Photo Courtesy of Johnny Moss)
  • Photo Courtesy of Johnny Moss)

Those bluegrass elements have found a place in Moss's country band, but true to form, Johnny Moss and the Bastards Out of Carolina is just as eclectic in its own way as Moss's other projects. Drawing on Moss's love of Americana, bluegrass and outlaw country, the band has attracted a broad spectrum of Charlotte musicians, including Nic Pugh from Jaggermouth, the Alternative Champs' Dave Massi, Scott Roby from Prowess, and farewell Abatross's Dréa Atkins, whom Moss is dating.

"We've had so many random people that you'd think would never cross paths in a band. In the same outlaw country band we had a black man, a feminist and a gay man," Moss says. "This is what we are, and it's great." With decades in the music business, Moss attributes his success and durability to — believe it or not — being humble.

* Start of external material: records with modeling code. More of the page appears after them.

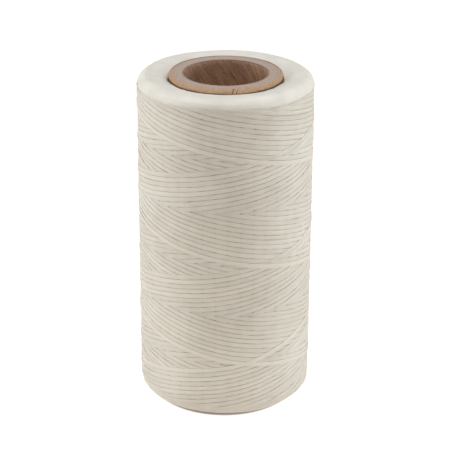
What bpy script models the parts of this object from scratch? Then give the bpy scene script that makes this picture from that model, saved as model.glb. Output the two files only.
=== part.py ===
"""A full spool of flat waxed thread: one length of tape wound on a spiral-wound paper tube.

The tube's axis is Z and its lower end face stands on Z = 0. Places on the thread are
given by an angle round that axis, which starts at -Y and runs anticlockwise seen from above.
"""

import math

import bmesh
import bpy

MM = 0.001

# Driving dimensions
PACKAGE_RADIUS = 38.1 * MM  # over the last turn of thread
CORE_LENGTH = 149.2 * MM
CORE_RADIUS = 24.55 * MM
BORE_RADIUS = 18.2 * MM
TAPE_WIDTH = 2.16 * MM
TAPE_THICKNESS = 0.33 * MM

# Paper core: a kraft liner, board plies and a kraft wrap, each a strip wound at one lead
KRAFT_THICKNESS = 0.5 * MM
BOARD_PLIES = 6
GLUE_LINE = 0.1 * MM  # between neighbouring plies
PLY_LEAD = 180.0 * MM  # height that a strip gains in one turn
PLY_SEAM = 0.8 * MM  # open butt joint between a strip's turns, along the axis
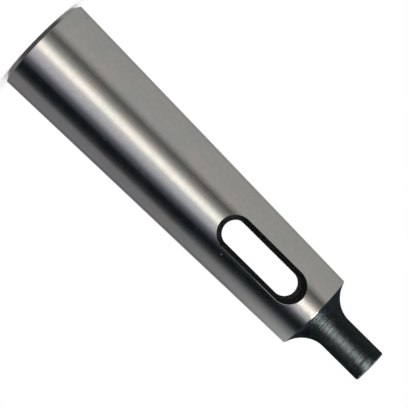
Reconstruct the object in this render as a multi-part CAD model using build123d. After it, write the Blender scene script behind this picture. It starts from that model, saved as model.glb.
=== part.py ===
"""Drill sleeve with a self-holding taper outside and the next smaller taper inside.

Millimetres. Z runs up the axis, from the big end's face at z = 0 to the end of the tang.
The drift slot goes through along Y, and the tang's two flats face X.
A taper's share is the change of its diameter for each unit of length.
"""

from build123d import *

import os
from math import hypot, radians, tan

# Outer taper, size 4, which runs to the big end's face
gauge_diameter = 31.267
gauge_height = 22.5
outer_taper_share = 0.05194
end_chamfer = 1.45

# Socket, size 3: its taper starts at the mouth, inside this much wall,
# and ends in a straight relief bore with a drilled point
mouth_wall = 4.3053
socket_taper_share = 0.05020
mouth_chamfer = 0.7
relief_length = 11.8
drill_point_angle = 118.0

# Drift slot, with rounded ends, through both walls
slot_start = 78.9
slot_length = 30.4
slot_width = 8.3
slot_chamfer = 1.6
bore_past_slot_start = 5.1

# Solid neck between the drift slot and the shoulder
neck_length = 7.7

# Driving tang, turned round and then milled flat on two sides
shoulder_step = 0.93
tang_length = 23.0
tang_thickness = 11.1
tang_fillet = 8.4
tang_end_chamfer = 0.45

# Centre hole in the tang's end
centre_diameter = 2.5
centre_depth = 6.0
countersink_diameter = 5.3
countersink_angle = 60.0

# Clearance of every cutter past the surface that it starts from
overrun = 3.0

# How far an edge may lie off the outer taper, over the slot's chamfer, and still count as on it
rim_tolerance_share = 0.01

# Heights that follow from the sizes above
bore_depth = slot_start + bore_past_slot_start
relief_start = bore_depth - relief_length
shoulder_height = slot_start + slot_length + neck_length
total_length = shoulder_height + tang_length


def outer_radius(height):
    """Radius of the outer taper at a height."""
    return (gauge_diameter - (height - gauge_height) * outer_taper_share) / 2


def socket_radius(depth):
    """Radius of the tapered socket at a depth from the big end's face."""
    return outer_radius(0) - mouth_wall - depth * socket_taper_share / 2


def turned(points):
    """Solid of revolution of an outline given as (radius, height)."""
    outline = Plane.XZ * make_face(Polyline(points, close=True))
    return revolve(outline, Axis.Z)


def turned_blank():
    """Outside of the sleeve as it comes off the lathe, with a round tang."""
    tang_radius = outer_radius(shoulder_height) - shoulder_step
    return turned(
        [
            (0, 0),
            (outer_radius(end_chamfer) - end_chamfer, 0),
            (outer_radius(end_chamfer), end_chamfer),
            (outer_radius(shoulder_height), shoulder_height),
            (tang_radius, shoulder_height + shoulder_step),
            (tang_radius, total_length),
            (0, total_length),
        ]
    )


def socket():
    """Tapered socket, its mouth chamfer, the relief bore and the drill's point."""
    chamfer_end_radius = socket_radius(mouth_chamfer)
    relief_radius = socket_radius(relief_start)
    point_height = relief_radius / tan(radians(drill_point_angle / 2))
    return turned(
        [
            (0, -overrun),
            (chamfer_end_radius + mouth_chamfer + overrun, -overrun),
            (chamfer_end_radius, mouth_chamfer),
            (relief_radius, relief_start),
            (relief_radius, bore_depth),
            (0, bore_depth + point_height),
        ]
    )


def drift_slot():
    """Cutter for the drift slot, as wide along X as the slot, through along Y."""
    middle = slot_start + slot_length / 2
    outline = Plane.XZ * Pos(0, middle) * SlotOverall(slot_length, slot_width, rotation=90)
    return extrude(outline, outer_radius(0) + overrun, both=True)


def slot_rims(body):
    """The slot's edges on the outer taper, on both sides of the sleeve."""
    tolerance = slot_chamfer * rim_tolerance_share
    lowest = slot_start - tolerance
    highest = slot_start + slot_length + tolerance

    def on_taper(point):
        return abs(hypot(point.X, point.Y) - outer_radius(point.Z)) < tolerance

    def on_rim(edge):
        points = [edge @ place for place in (0, 0.5, 1)]
        return all(on_taper(point) and lowest <= point.Z <= highest for point in points)

    return [edge for edge in body.edges() if on_rim(edge)]


def tang_side():
    """Cutter that leaves one flat of the tang, with the mill's round at its root."""
    flat = tang_thickness / 2
    root = flat + tang_fillet
    outside = max(root, outer_radius(shoulder_height)) + overrun
    above = total_length + overrun
    fillet_top = shoulder_height + tang_fillet
    outline = [
        Line((flat, above), (flat, fillet_top)),
        RadiusArc((flat, fillet_top), (root, shoulder_height), -tang_fillet),
        Line((root, shoulder_height), (outside, shoulder_height)),
        Line((outside, shoulder_height), (outside, above)),
        Line((outside, above), (flat, above)),
    ]
    return extrude(Plane.XZ * make_face(outline), outside, both=True)


def centre_hole():
    """Centre hole and its countersink, bored down from the tang's end."""
    hole_radius = centre_diameter / 2
    sink_radius = countersink_diameter / 2
    sink_slope = tan(radians(countersink_angle / 2))
    sink_depth = (sink_radius - hole_radius) / sink_slope
    point_height = hole_radius / tan(radians(drill_point_angle / 2))
    return turned(
        [
            (0, total_length + overrun),
            (sink_radius + overrun * sink_slope, total_length + overrun),
            (hole_radius, total_length - sink_depth),
            (hole_radius, total_length - centre_depth),
            (0, total_length - centre_depth - point_height),
        ]
    )


def taper_sleeve():
    """The whole sleeve, in one piece."""
    side = tang_side()
    body = turned_blank() - side - mirror(side, Plane.YZ)
    end_face = body.faces().sort_by(Axis.Z)[-1]
    body = chamfer(end_face.edges(), tang_end_chamfer)
    body -= centre_hole()
    body -= drift_slot()
    body = chamfer(slot_rims(body), slot_chamfer)
    return body - socket()


os.makedirs("parts", exist_ok=True)
export_step(taper_sleeve(), "parts/taper_sleeve.step")
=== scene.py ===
"""Looks of the taper sleeve: its finished body and the plain studio that it is shown in.

The file is laid out as a Blender add-on. Metres, with Z up the sleeve's axis from the big end's face.
The drift slot goes through along Y, and the tang's flats face X.
"""

import math

import bmesh
import bpy
from bpy.props import FloatProperty, FloatVectorProperty, IntProperty, PointerProperty
from mathutils import Matrix, Vector


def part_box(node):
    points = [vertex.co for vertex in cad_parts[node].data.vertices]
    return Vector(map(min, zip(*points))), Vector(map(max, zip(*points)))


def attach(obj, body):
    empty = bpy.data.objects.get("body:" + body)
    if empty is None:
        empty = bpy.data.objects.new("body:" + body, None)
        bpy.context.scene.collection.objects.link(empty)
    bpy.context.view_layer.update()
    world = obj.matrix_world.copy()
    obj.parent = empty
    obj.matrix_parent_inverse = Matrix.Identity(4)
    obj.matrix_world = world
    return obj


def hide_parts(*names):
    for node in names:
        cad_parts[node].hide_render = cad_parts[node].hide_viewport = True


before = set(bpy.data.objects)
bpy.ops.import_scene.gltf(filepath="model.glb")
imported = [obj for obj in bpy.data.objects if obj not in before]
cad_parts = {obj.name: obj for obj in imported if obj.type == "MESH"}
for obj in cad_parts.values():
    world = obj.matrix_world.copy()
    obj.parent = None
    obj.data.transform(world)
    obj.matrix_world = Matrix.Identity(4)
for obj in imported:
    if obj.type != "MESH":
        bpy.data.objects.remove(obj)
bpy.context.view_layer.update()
CAD_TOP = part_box("taper_sleeve")[1].z
BODY = "root"

bl_info = {
    "name": "Taper Sleeve",
    "version": (1, 0, 0),
    "blender": (4, 5, 0),
    "location": "View3D > Sidebar > Taper Sleeve",
    "description": "Models a ground taper sleeve with its drift slot and tang, and a plain studio for it",
    "category": "Add Mesh",
}

# How near two places on the mesh count as the same
TOUCH = 0.00001

# Largest gap between two vertices that are merged
WELD = TOUCH / 10

# Least part of a face's normal along a direction for the face to look that way
LOOKS_THAT_WAY = 0.5

# Largest angle between two faces that shade as one surface
SMOOTH_ANGLE = math.radians(16)

# Half angles of the centre hole's countersink and of a drill's point, and the slope of a worn rim
SINK_HALF_ANGLE = math.radians(30)
DRILL_HALF_ANGLE = math.radians(59)
WORN_RIM_ANGLE = math.radians(22.5)

# Faces round a broken corner, round the root of a flat and round the drift slot
CORNER_STEPS = 4
ROOT_STEPS = 32
SLOT_STEPS = 96

# How far the slot's cutter reaches out on each side, as a share of the big end's radius
CUTTER_REACH_SHARE = 1.5

# Rise of the cutter's slope that chamfers the tang's end, as a share of the tang's thickness
CHAMFER_RISE_SHARE = 0.25

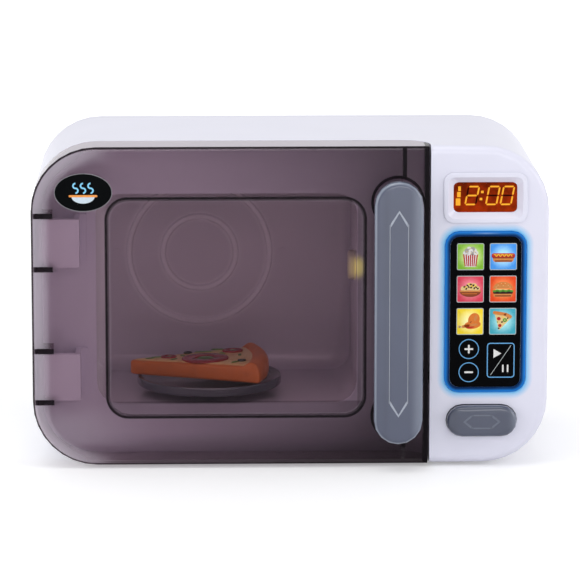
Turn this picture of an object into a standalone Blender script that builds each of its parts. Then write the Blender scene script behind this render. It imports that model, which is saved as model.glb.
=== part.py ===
"""Toy microwave with a see-through door, a driven turntable and a push button that frees the door.

Metres, +Z up. The front faces -Y. The origin lies on the surface that the feet stand on, in the middle of
the whole object's plan. Heights named ..._Z are above the underside of the case, and depths named
..._DEPTH_AT are behind the door's front plane.
"""
import math

import bmesh
import bpy
from mathutils import Matrix

# Case
BODY_WIDTH = 0.290
BODY_HEIGHT = 0.1812
BODY_DEPTH = 0.133
CORNER_RADIUS = 0.0365
FASCIA_WIDTH = 0.0666
CASE_WALL = 0.0024
FRONT_EDGE_RADIUS = 0.0045
FASCIA_SETBACK = 0.0005
REAR_COVER_DEPTH = 0.012
REAR_EDGE_RADIUS = 0.006
FOOT_HEIGHT = 0.0020
FOOT_RADIUS = 0.007
FOOT_INSET = 0.042
FOOT_EDGE = 0.0006

# Clearances
SEAT_GAP = 0.0003
RUNNING_GAP = 0.0004
OVERRUN = 0.002
FUSE = 0.0008
MERGE_DISTANCE = 0.00001

# Door
DOOR_DEPTH = 0.024
DOOR_EDGE_RADIUS = 0.0016
DOOR_WALL = 0.0022
DOOR_CORNER_RADIUS = 0.0160
DOOR_FRAME_GAP = 0.0010
DOOR_FASCIA_GAP = 0.0010
WINDOW_LEFT_MARGIN = 0.0416
WINDOW_RIGHT_MARGIN = 0.0345
WINDOW_LOW_MARGIN = 0.02675
WINDOW_HIGH_MARGIN = 0.02935
WINDOW_CORNER = 0.013
WINDOW_RIB = 0.0017
WINDOW_RIB_HEIGHT = 0.0025
CATCH_INSET = 0.0025
CATCH_Z = 0.0502
CATCH_WIDTH = 0.0031
CATCH_HEIGHT = 0.0093
CATCH_REACH = 0.0070
CATCH_GAP = 0.0006

# Hinge
HINGE_INSET = 0.005
HINGE_SETBACK = 0.0055
HINGE_PIN_RADIUS = 0.0011
HINGE_BORE_RADIUS = 0.0014
HINGE_BARREL_RADIUS = 0.0024
HINGE_PIN_END = 0.0010
EAR_LENGTH = 0.0114
EAR_THICKNESS = 0.0022
EAR_REAR_GAP = 0.0012
LOWER_EAR_Z = 0.0354
LOWER_EAR_SPACING = 0.0294
UPPER_EAR_DROP = 0.0396
UPPER_EAR_SPACING = 0.0302
BRACKET_WALL = 0.0030
BRACKET_FOOT_LENGTH = 0.0065

# Handle
HANDLE_STANDOFF = 0.016
HANDLE_WIDTH = 0.0273
HANDLE_LENGTH = 0.1490
HANDLE_THICKNESS = 0.0075
HANDLE_EDGE_RADIUS = 0.0024
HANDLE_INSET = 0.0174
HANDLE_DROP = 0.0017
HANDLE_POST_RADIUS = 0.0100
PAD_RADIUS = 0.0148
PAD_HEIGHT = 0.0008
GRIP_LINE_INSET = 0.0085
GRIP_LINE_HALF_WIDTH = 0.0056
GRIP_LINE_SHOULDER = 0.0085
GRIP_LINE_END_INSET = 0.0158
GRIP_LINE_WIDTH = 0.0008
GRIP_LINE_DEPTH = 0.0005
SCREW_BOSS_RADIUS = 0.0045
SCREW_BOSS_DEPTH = 0.0058
GUSSET_THICKNESS = 0.0020

# Badge
BADGE_WIDTH = 0.0323
BADGE_HEIGHT = 0.0215
BADGE_INSET = 0.0295
BADGE_DROP = 0.0253
BADGE_THICKNESS = 0.0007
BADGE_PROUD = 0.0004

# Screws
SCREW_HEAD_RADIUS = 0.0030
SCREW_HEAD_HEIGHT = 0.0018
SCREW_SHANK_RADIUS = 0.0013
SCREW_LENGTH = 0.0095
HANDLE_SCREW_LENGTH = 0.0155
SCREW_BORE_RADIUS = 0.0016
DRIVE_SLOT_WIDTH = 0.0008
DRIVE_SLOT_DEPTH = 0.0008

# Cavity
CAVITY_LEFT_MARGIN = 0.0310
CAVITY_RIGHT_MARGIN = 0.0400
CAVITY_FLOOR_Z = 0.0300
CAVITY_HEAD_ROOM = 0.0302
CAVITY_REAR_ROOM = 0.0080
CAVITY_CORNER = 0.0120
CAVITY_BACK_RADIUS = 0.0080
LINER_WALL = 0.0020
LINER_FLANGE = 0.0040
MOUTH_LIP = 0.0045
RING_SHIFT_SHARE = 0.0866
RING_LIFT = 0.0095
INNER_RING_SHARE = 0.1411
OUTER_RING_SHARE = 0.2723
RING_WIDTH = 0.0040
RING_HEIGHT = 0.0014
DIMPLE_OFFSET_SHARE = 0.3215
DIMPLE_RADIUS = 0.0025
DIMPLE_HEIGHT = 0.0008

# Lamp
LAMP_DEPTH_AT = 0.0640
LAMP_DROP = 0.0480
LAMP_WIDTH = 0.0120
LAMP_HEIGHT = 0.0180
LAMP_REACH = 0.0040
LAMP_FLANGE = 0.0020
LAMP_FLANGE_THICKNESS = 0.0015
LAMP_BOARD_THICKNESS = 0.0016
LAMP_CORNER = 0.0055

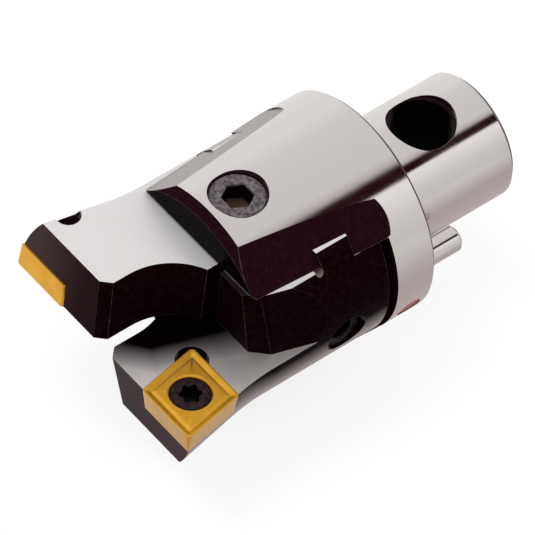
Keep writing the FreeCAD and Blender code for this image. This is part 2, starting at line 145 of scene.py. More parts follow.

"Being egotistical, rowdy and nihilistic is one thing. It makes for great stories but at the end of the day it doesn't really get you anywhere in music. You need to ground yourself and be yourself," he says.

Given Moss's successful strategy of coupling a D.I.Y. approach with his talent for pulling people together to work for the collective good, it's wise counsel. And Moss has one more piece of sage advice: For God's sake, don't change your band's name.

"It's the worst mistake you can make," he says, adding that your band name is your brand, it's how people know you. "At the end of the day, I made a brand and I stuck to it, and that made a hell of a lot of difference."